Exercise goal
Your task is to print all of the data word for word.

# Information supplied start

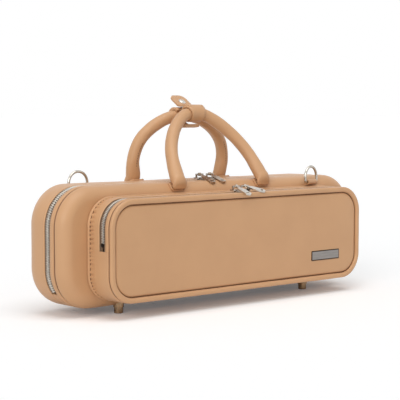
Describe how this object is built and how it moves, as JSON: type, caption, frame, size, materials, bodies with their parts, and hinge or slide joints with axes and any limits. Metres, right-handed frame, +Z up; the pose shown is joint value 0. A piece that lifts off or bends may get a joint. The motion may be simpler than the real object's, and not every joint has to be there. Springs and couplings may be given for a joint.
{
  "type": "flute case",
  "caption": "Soft leather flute case with zipped halves, zipped front pocket, two joined carrying handles, strap rings and metal feet.",
  "frame": {"origin": "on the floor under the middle of the case", "axes": "+X along the case to the right seen from the pocket's side, +Y to the rear, +Z up"},
  "size_m": [0.4222, 0.1243, 0.2204],
  "materials": {
    "leather": "smooth",
    "lining": "plush",
    "padding": "soft foam",
    "tape": "woven",
    "teeth": "satin",
    "hardware": "polished",
    "brass": "satin",
    "plate": "brushed"
  },
  "bodies": {
    "rear_half": {"rear_shell": "leather", "rear_padding": "padding", "rear_lining": "lining", "fitted_tray": "lining", "rear_zip_tape": "tape", "rear_zip_teeth": "teeth", "rear_hinge_leaf": "leather", "rear_handle_patches": "leather", "rear_ring_tab": "leather", "rear_feet": "brass"},
    "rear_handle": {"rear_handle": "leather", "keeper_strap": "leather", "snap_stud": "hardware"},
    "rear_ring": {"rear_ring": "hardware"},
    "lid": {"lid_shell": "leather", "lid_gusset": "leather", "lid_seam_cord": "leather", "lid_padding": "padding", "lid_lining": "lining", "lid_zip_tape": "tape", "lid_zip_teeth": "teeth", "lid_hinge_leaf": "leather", "lid_handle_patches": "leather", "lid_ring_tab": "leather", "lid_feet": "brass", "pocket_welt": "leather", "pocket_rear_wall": "leather", "pocket_lower_wall": "leather", "pocket_back_lining": "lining", "pocket_rear_tape": "tape", "pocket_rear_teeth": "teeth", "pocket_panel_lower": "leather", "pocket_piping_lower": "leather", "nameplate": "plate"},
    "pocket_flap": {"pocket_panel_upper": "leather", "pocket_piping_upper": "leather", "pocket_strip": "leather", "pocket_front_tape": "tape", "pocket_front_teeth": "teeth"},
    "front_handle": {"front_handle": "leather", "keeper_sleeve": "leather"},
    "keeper_flap": {"keeper_flap": "leather", "snap_cap": "hardware"},
    "front_ring": {"front_ring": "hardware"},
    "main_slider_left": {"main_slider_left": "hardware"},
    "main_pull_left": {"main_pull_left": "hardware"},
    "main_slider_right": {"main_slider_right": "hardware"},
    "main_pull_right": {"main_pull_right": "hardware"},
    "pocket_slider_left": {"pocket_slider_left": "hardware"},
    "pocket_pull_left": {"pocket_pull_left": "hardware"},
    "pocket_slider_right": {"pocket_slider_right": "hardware"},
    "pocket_pull_right": {"pocket_pull_right": "hardware"}
  },
  "joints": [
    {"name": "lid_hinge", "type": "hinge", "parent": "rear_half", "child": "lid", "pos_m": [0, 0.00852, 0.008], "axis": [1, 0, 0], "range_deg": [0, 120]},
    {"name": "pocket_fold", "type": "hinge", "parent": "lid", "child": "pocket_flap", "pos_m": [0, -0.05548, 0.068], "axis": [1, 0, 0], "range_deg": [0, 35]},
    {"name": "front_handle_swing", "type": "hinge", "parent": "lid", "child": "front_handle", "pos_m": [0, -0.01499, 0.13373], "axis": [1, 0, 0], "range_deg": [0, 115]},
    {"name": "rear_handle_swing", "type": "hinge", "parent": "rear_half", "child": "rear_handle", "pos_m": [0, 0.0553, 0.13263], "axis": [1, 0, 0], "range_deg": [-110, 0]},
    {"name": "keeper_fold", "type": "hinge", "parent": "front_handle", "child": "keeper_flap", "pos_m": [0, 0.04232, 0.21114], "axis": [1, 0, 0], "range_deg": [-14, 0]},
    {"name": "front_ring_swing", "type": "hinge", "parent": "lid", "child": "front_ring", "pos_m": [0.136, -0.01968, 0.1235], "axis": [0.9781, 0.2079, 0], "range_deg": [-25, 80]},
    {"name": "rear_ring_swing", "type": "hinge", "parent": "rear_half", "child": "rear_ring", "pos_m": [-0.136, 0.05672, 0.1235], "axis": [1, 0, 0], "range_deg": [-110, 25]},
    {"name": "main_slider_left_run", "type": "slide", "parent": "lid", "child": "main_slider_left", "axis": [1, 0, 0], "range_m": [-0.036, 0]},
    {"name": "main_pull_left_flip", "type": "hinge", "parent": "main_slider_left", "child": "main_pull_left", "pos_m": [-0.009, 0.00852, 0.13595], "axis": [1, 0, 0], "range_deg": [-150, 0]},
    {"name": "main_slider_right_run", "type": "slide", "parent": "lid", "child": "main_slider_right", "axis": [1, 0, 0], "range_m": [0, 0.036]},
    {"name": "main_pull_right_flip", "type": "hinge", "parent": "main_slider_right", "child": "main_pull_right", "pos_m": [0.006, 0.00852, 0.13595], "axis": [1, 0, 0], "range_deg": [-150, 0]},
    {"name": "pocket_slider_left_run", "type": "slide", "parent": "pocket_flap", "child": "pocket_slider_left", "axis": [1, 0, 0], "range_m": [-0.132, 0]},
    {"name": "pocket_pull_left_flip", "type": "hinge", "parent": "pocket_slider_left", "child": "pocket_pull_left", "pos_m": [-0.00125, -0.04048, 0.12475], "axis": [1, 0, 0], "range_deg": [-150, 0]},
    {"name": "pocket_slider_right_run", "type": "slide", "parent": "pocket_flap", "child": "pocket_slider_right", "axis": [1, 0, 0], "range_m": [0, 0.132]},
    {"name": "pocket_pull_right_flip", "type": "hinge", "parent": "pocket_slider_right", "child": "pocket_pull_right", "pos_m": [0.01125, -0.04048, 0.12475], "axis": [1, 0, 0], "range_deg": [-150, 0]}
  ]
}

# Information supplied end

The output
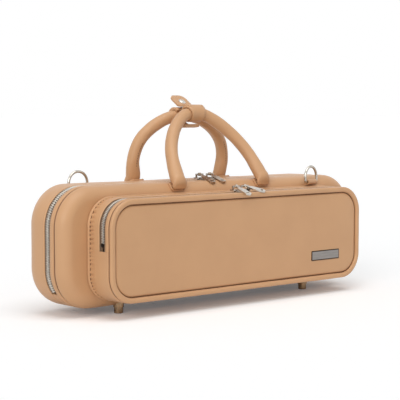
Describe how this object is built and how it moves, as JSON: type, caption, frame, size, materials, bodies with their parts, and hinge or slide joints with axes and any limits. Metres, right-handed frame, +Z up; the pose shown is joint value 0. A piece that lifts off or bends may get a joint. The motion may be simpler than the real object's, and not every joint has to be there. Springs and couplings may be given for a joint.
{
  "type": "flute case",
  "caption": "Soft leather flute case with zipped halves, zipped front pocket, two joined carrying handles, strap rings and metal feet.",
  "frame": {"origin": "on the floor under the middle of the case", "axes": "+X along the case to the right seen from the pocket's side, +Y to the rear, +Z up"},
  "size_m": [0.4222, 0.1243, 0.2204],
  "materials": {
    "leather": "smooth",
    "lining": "plush",
    "padding": "soft foam",
    "tape": "woven",
    "teeth": "satin",
    "hardware": "polished",
    "brass": "satin",
    "plate": "brushed"
  },
  "bodies": {
    "rear_half": {"rear_shell": "leather", "rear_padding": "padding", "rear_lining": "lining", "fitted_tray": "lining", "rear_zip_tape": "tape", "rear_zip_teeth": "teeth", "rear_hinge_leaf": "leather", "rear_handle_patches": "leather", "rear_ring_tab": "leather", "rear_feet": "brass"},
    "rear_handle": {"rear_handle": "leather", "keeper_strap": "leather", "snap_stud": "hardware"},
    "rear_ring": {"rear_ring": "hardware"},
    "lid": {"lid_shell": "leather", "lid_gusset": "leather", "lid_seam_cord": "leather", "lid_padding": "padding", "lid_lining": "lining", "lid_zip_tape": "tape", "lid_zip_teeth": "teeth", "lid_hinge_leaf": "leather", "lid_handle_patches": "leather", "lid_ring_tab": "leather", "lid_feet": "brass", "pocket_welt": "leather", "pocket_rear_wall": "leather", "pocket_lower_wall": "leather", "pocket_back_lining": "lining", "pocket_rear_tape": "tape", "pocket_rear_teeth": "teeth", "pocket_panel_lower": "leather", "pocket_piping_lower": "leather", "nameplate": "plate"},
    "pocket_flap": {"pocket_panel_upper": "leather", "pocket_piping_upper": "leather", "pocket_strip": "leather", "pocket_front_tape": "tape", "pocket_front_teeth": "teeth"},
    "front_handle": {"front_handle": "leather", "keeper_sleeve": "leather"},
    "keeper_flap": {"keeper_flap": "leather", "snap_cap": "hardware"},
    "front_ring": {"front_ring": "hardware"},
    "main_slider_left": {"main_slider_left": "hardware"},
    "main_pull_left": {"main_pull_left": "hardware"},
    "main_slider_right": {"main_slider_right": "hardware"},
    "main_pull_right": {"main_pull_right": "hardware"},
    "pocket_slider_left": {"pocket_slider_left": "hardware"},
    "pocket_pull_left": {"pocket_pull_left": "hardware"},
    "pocket_slider_right": {"pocket_slider_right": "hardware"},
    "pocket_pull_right": {"pocket_pull_right": "hardware"}
  },
  "joints": [
    {"name": "lid_hinge", "type": "hinge", "parent": "rear_half", "child": "lid", "pos_m": [0, 0.00852, 0.008], "axis": [1, 0, 0], "range_deg": [0, 120]},
    {"name": "pocket_fold", "type": "hinge", "parent": "lid", "child": "pocket_flap", "pos_m": [0, -0.05548, 0.068], "axis": [1, 0, 0], "range_deg": [0, 35]},
    {"name": "front_handle_swing", "type": "hinge", "parent": "lid", "child": "front_handle", "pos_m": [0, -0.01499, 0.13373], "axis": [1, 0, 0], "range_deg": [0, 115]},
    {"name": "rear_handle_swing", "type": "hinge", "parent": "rear_half", "child": "rear_handle", "pos_m": [0, 0.0553, 0.13263], "axis": [1, 0, 0], "range_deg": [-110, 0]},
    {"name": "keeper_fold", "type": "hinge", "parent": "front_handle", "child": "keeper_flap", "pos_m": [0, 0.04232, 0.21114], "axis": [1, 0, 0], "range_deg": [-14, 0]},
    {"name": "front_ring_swing", "type": "hinge", "parent": "lid", "child": "front_ring", "pos_m": [0.136, -0.01968, 0.1235], "axis": [0.9781, 0.2079, 0], "range_deg": [-25, 80]},
    {"name": "rear_ring_swing", "type": "hinge", "parent": "rear_half", "child": "rear_ring", "pos_m": [-0.136, 0.05672, 0.1235], "axis": [1, 0, 0], "range_deg": [-110, 25]},
    {"name": "main_slider_left_run", "type": "slide", "parent": "lid", "child": "main_slider_left", "axis": [1, 0, 0], "range_m": [-0.036, 0]},
    {"name": "main_pull_left_flip", "type": "hinge", "parent": "main_slider_left", "child": "main_pull_left", "pos_m": [-0.009, 0.00852, 0.13595], "axis": [1, 0, 0], "range_deg": [-150, 0]},
    {"name": "main_slider_right_run", "type": "slide", "parent": "lid", "child": "main_slider_right", "axis": [1, 0, 0], "range_m": [0, 0.036]},
    {"name": "main_pull_right_flip", "type": "hinge", "parent": "main_slider_right", "child": "main_pull_right", "pos_m": [0.006, 0.00852, 0.13595], "axis": [1, 0, 0], "range_deg": [-150, 0]},
    {"name": "pocket_slider_left_run", "type": "slide", "parent": "pocket_flap", "child": "pocket_slider_left", "axis": [1, 0, 0], "range_m": [-0.132, 0]},
    {"name": "pocket_pull_left_flip", "type": "hinge", "parent": "pocket_slider_left", "child": "pocket_pull_left", "pos_m": [-0.00125, -0.04048, 0.12475], "axis": [1, 0, 0], "range_deg": [-150, 0]},
    {"name": "pocket_slider_right_run", "type": "slide", "parent": "pocket_flap", "child": "pocket_slider_right", "axis": [1, 0, 0], "range_m": [0, 0.132]},
    {"name": "pocket_pull_right_flip", "type": "hinge", "parent": "pocket_slider_right", "child": "pocket_pull_right", "pos_m": [0.01125, -0.04048, 0.12475], "axis": [1, 0, 0], "range_deg": [-150, 0]}
  ]
}